There was competition for attention. The growth of charter schools and corporate-driven reforms overshadowed progressive approaches, even though some charters embraced progressive designs.

And there was dissent. Prominent education historian Diane Ravitch, for example, traces "contemporary school ills" to the progressive movement. "How Progressive Education Gets It Wrong," a writer for the Hoover Institution explains. Striking a different note, author and lecturer Alfie Kohn explains why progressive education is hard to beat but also hard to find.

== What endures ==
Despite the waning of this second “golden era” of progressive education, the movement left an indelible mark. Student-centered learning is now a staple in education discourse. Social-emotional learning, once a hallmark of progressive schools, has found its way into mainstream education. Small schools have earned a permanent place among the options that draw students and families. Team teaching has become common at all grade levels.
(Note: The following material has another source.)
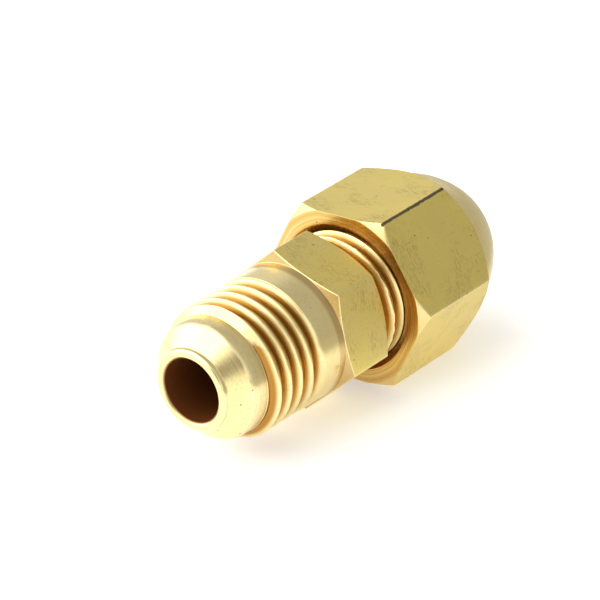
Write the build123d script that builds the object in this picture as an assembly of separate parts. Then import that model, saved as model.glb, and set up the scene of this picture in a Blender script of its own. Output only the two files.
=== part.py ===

The requirement that high school students perform community service as part of earning a diploma reflects a recognition that contributing to one's community must be part of the "curriculum." The practice of grouping students into "advisories" that carve out time each week for a small group of students and a teacher to connect and support each other reflects the increased appreciation for how relationships fuel learning. Networks like Big Picture Learning, Expeditionary Learning, New Tech Network continue to prove the viability of alternative models.